>> begin Input material
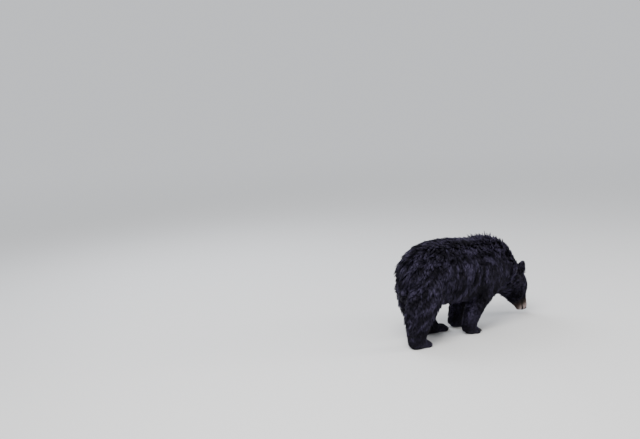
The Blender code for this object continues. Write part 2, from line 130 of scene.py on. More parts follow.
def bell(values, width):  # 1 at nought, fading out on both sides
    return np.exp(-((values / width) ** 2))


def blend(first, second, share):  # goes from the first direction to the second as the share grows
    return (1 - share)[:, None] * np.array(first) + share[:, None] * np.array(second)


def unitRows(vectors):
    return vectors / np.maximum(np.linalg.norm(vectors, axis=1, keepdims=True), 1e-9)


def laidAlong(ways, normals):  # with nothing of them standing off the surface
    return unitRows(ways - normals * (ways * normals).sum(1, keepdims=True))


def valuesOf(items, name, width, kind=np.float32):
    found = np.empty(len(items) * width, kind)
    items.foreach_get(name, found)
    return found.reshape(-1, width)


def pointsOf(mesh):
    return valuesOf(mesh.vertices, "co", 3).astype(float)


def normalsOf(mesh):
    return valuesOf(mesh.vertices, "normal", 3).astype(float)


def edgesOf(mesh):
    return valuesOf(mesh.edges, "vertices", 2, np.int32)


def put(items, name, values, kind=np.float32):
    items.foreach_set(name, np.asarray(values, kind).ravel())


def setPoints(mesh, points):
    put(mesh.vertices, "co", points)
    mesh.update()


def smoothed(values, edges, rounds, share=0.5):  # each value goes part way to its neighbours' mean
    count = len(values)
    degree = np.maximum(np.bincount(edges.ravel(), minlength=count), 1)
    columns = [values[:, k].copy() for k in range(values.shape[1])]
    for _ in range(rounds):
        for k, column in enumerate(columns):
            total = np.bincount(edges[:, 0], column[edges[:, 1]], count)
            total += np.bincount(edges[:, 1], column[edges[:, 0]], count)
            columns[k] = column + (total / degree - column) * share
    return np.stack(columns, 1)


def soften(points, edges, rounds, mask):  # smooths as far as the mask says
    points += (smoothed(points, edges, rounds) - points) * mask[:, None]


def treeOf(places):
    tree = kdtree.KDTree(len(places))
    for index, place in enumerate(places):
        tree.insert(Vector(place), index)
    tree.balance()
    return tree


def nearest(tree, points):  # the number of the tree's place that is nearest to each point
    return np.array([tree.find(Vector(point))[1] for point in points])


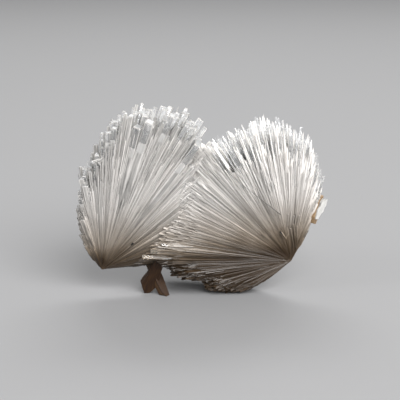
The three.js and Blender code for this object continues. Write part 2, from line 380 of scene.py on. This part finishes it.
>> end Input material
__Work to complete__. Restate the records, all of them, precisely as written.

__Reply__.
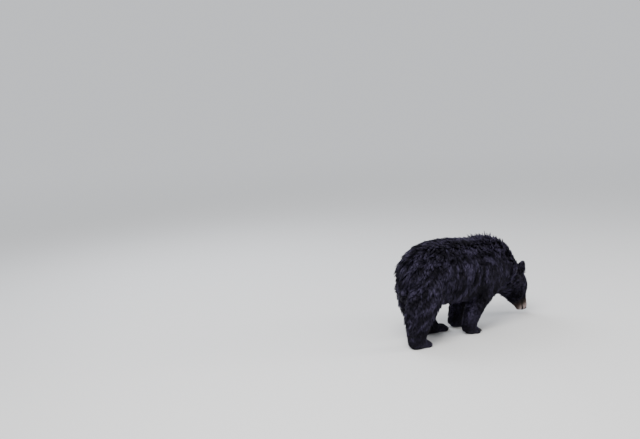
The Blender code for this object continues. Write part 2, from line 130 of scene.py on. More parts follow.
def bell(values, width):  # 1 at nought, fading out on both sides
    return np.exp(-((values / width) ** 2))


def blend(first, second, share):  # goes from the first direction to the second as the share grows
    return (1 - share)[:, None] * np.array(first) + share[:, None] * np.array(second)


def unitRows(vectors):
    return vectors / np.maximum(np.linalg.norm(vectors, axis=1, keepdims=True), 1e-9)


def laidAlong(ways, normals):  # with nothing of them standing off the surface
    return unitRows(ways - normals * (ways * normals).sum(1, keepdims=True))


def valuesOf(items, name, width, kind=np.float32):
    found = np.empty(len(items) * width, kind)
    items.foreach_get(name, found)
    return found.reshape(-1, width)


def pointsOf(mesh):
    return valuesOf(mesh.vertices, "co", 3).astype(float)


def normalsOf(mesh):
    return valuesOf(mesh.vertices, "normal", 3).astype(float)


def edgesOf(mesh):
    return valuesOf(mesh.edges, "vertices", 2, np.int32)


def put(items, name, values, kind=np.float32):
    items.foreach_set(name, np.asarray(values, kind).ravel())


def setPoints(mesh, points):
    put(mesh.vertices, "co", points)
    mesh.update()


def smoothed(values, edges, rounds, share=0.5):  # each value goes part way to its neighbours' mean
    count = len(values)
    degree = np.maximum(np.bincount(edges.ravel(), minlength=count), 1)
    columns = [values[:, k].copy() for k in range(values.shape[1])]
    for _ in range(rounds):
        for k, column in enumerate(columns):
            total = np.bincount(edges[:, 0], column[edges[:, 1]], count)
            total += np.bincount(edges[:, 1], column[edges[:, 0]], count)
            columns[k] = column + (total / degree - column) * share
    return np.stack(columns, 1)


def soften(points, edges, rounds, mask):  # smooths as far as the mask says
    points += (smoothed(points, edges, rounds) - points) * mask[:, None]


def treeOf(places):
    tree = kdtree.KDTree(len(places))
    for index, place in enumerate(places):
        tree.insert(Vector(place), index)
    tree.balance()
    return tree


def nearest(tree, points):  # the number of the tree's place that is nearest to each point
    return np.array([tree.find(Vector(point))[1] for point in points])


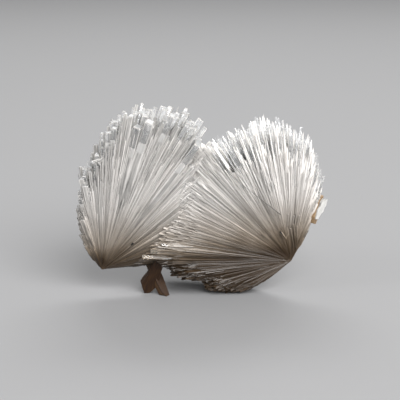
The three.js and Blender code for this object continues. Write part 2, from line 380 of scene.py on. This part finishes it.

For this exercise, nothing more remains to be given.